I did make some 3D printable mounts for the 10.1 inch/7 inch if it’s of use: 3D design EDATEC HMI Mounts - Tinkercad. It’s the one used in the images above, and works with RAM Mounts if you use the B or C Ball with the round base. It also contains holes for an Amphenol size 10 connector and two switches. One for power to the screen and the other for the hardware enable/disable for all outputs.

As for the software, just go with Bookworm and follow the steps they provide. . Once you’re done, then just follow the OWL Controller setup.

I tried Trixie but it broke it quite badly and I had to reflash the SD card.

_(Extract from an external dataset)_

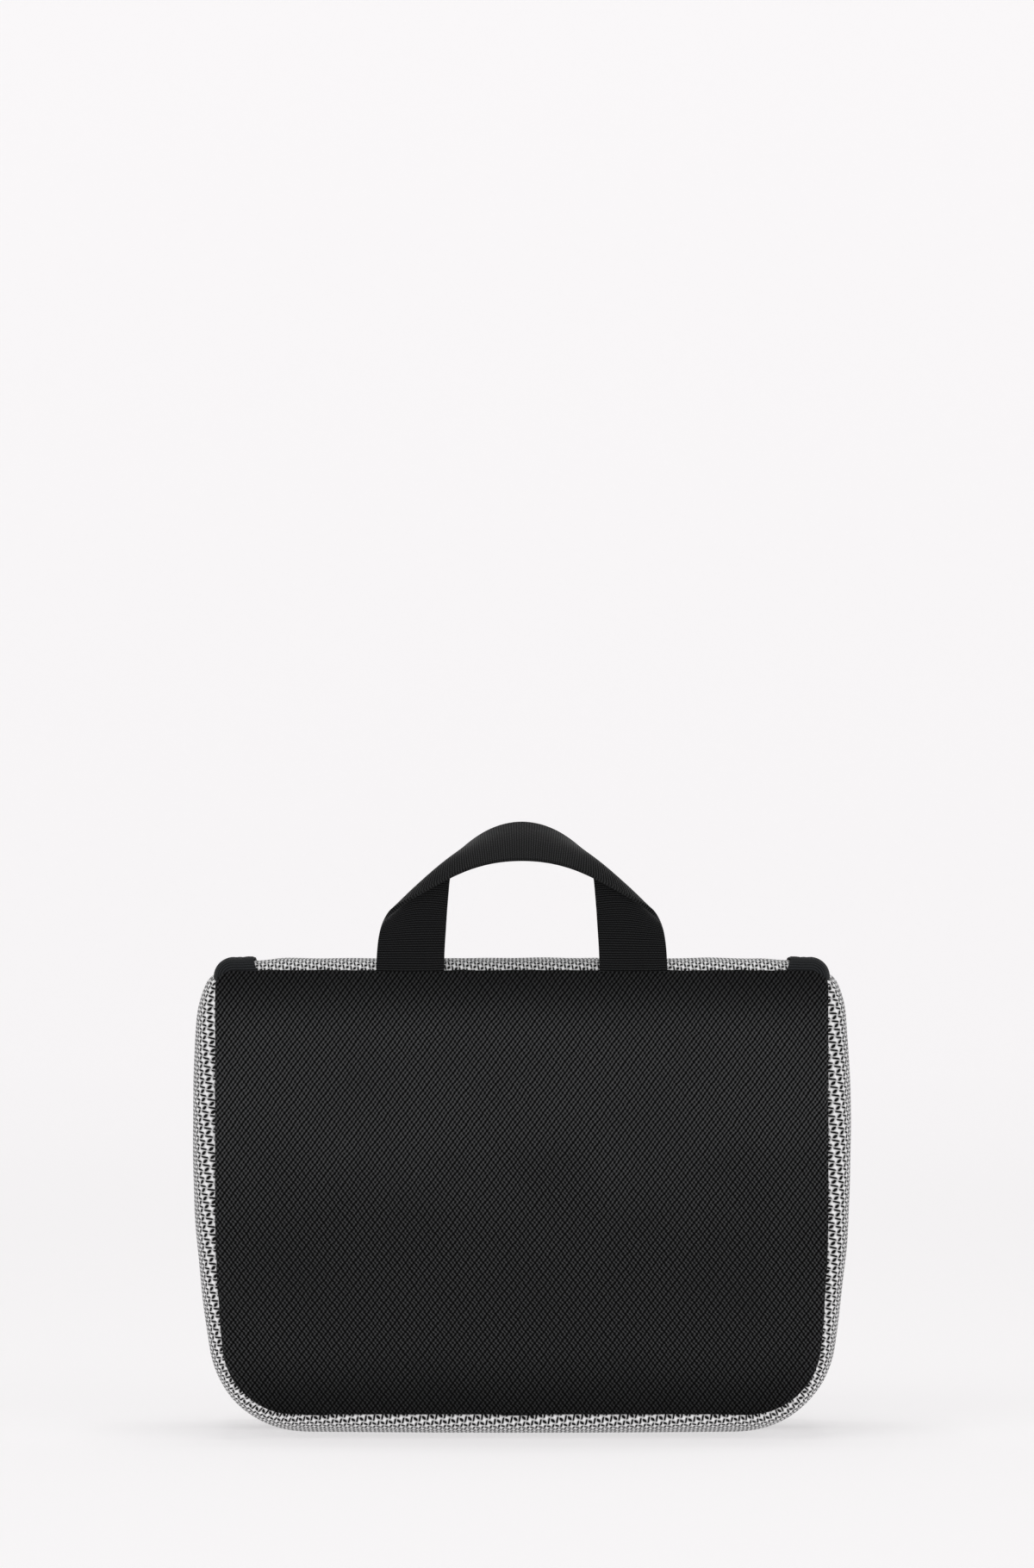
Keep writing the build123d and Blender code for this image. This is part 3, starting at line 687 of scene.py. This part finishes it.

What router are you using?

That’s brings up another question: What do you use to power the screen RPi? Do you use the sensor header or some other HAT to convert the 12V to 5V?

In addition, for powering the sensor, do you just connect the tractor’s raw 12 V or do you use any kind of filtering/stabilizer to avoid fluctuations? Or it doesn’t matter?

I like the case and the joint mount. I will print one! The screens is quite heavy. Does the joint and RAM mount hold up well in the tractor with all the vibrations and movement going on?

I use a consumer wireless router for now. I was thinking about wiring with ethernet using a small switch on the sprayer and then connect to the cabin screen RPi. The enclosures I built are aluminum and have an ethernet port. I was worried that in a metallic enclosure, the WiFi signal from the RPi won’t be strong enough. What material are your enclosures made out of? Is it plastic with a metal heatsink back?

To be honest, the router you are using is quite pricey. Although I am sure is meant for this kind of environments. I like that it also has cellular connectivity.

Also, what is the note about the USB camera? Are there any USB global shutter cameras we can use now that you would recommend?

By the way, I set up two RPis with OWL 3.0 so far with the latest scripts and the static IP I used during the installation didn’t seem to stick afterwards. I can dig more into NetworkManager, but I am just letting you know.

What do you use to power the screen RPi?
do you use any kind of filtering/stabilizer to avoid fluctuations? Or it doesn’t matter?

Forgot about this part - we pretty much always use the OWL HAT for everything. Mostly because it is easy but also because it has a lot of filtering and surge protection built in. That’s what we were testing on the OWL3.0 last week and it seemed to go ok. Fairly similar electronically from what I gather.

Does the joint and RAM mount hold up well in the tractor with all the vibrations and movement going on?

RAM Mounts themselves are everywhere in agriculture and the default for mounting things on almost every farm globally - they have really cornered that market somehow. The heatset inserts are only as good as the plastic/how they are set of course, but so far so good. Two heavy screens have been fine for at least 4 months now. And two OWLs are mounted to a sprayer with the same system and have been bouncing around a paddock for a month with no problems yet. I usually recommend a bit of glue for added safety.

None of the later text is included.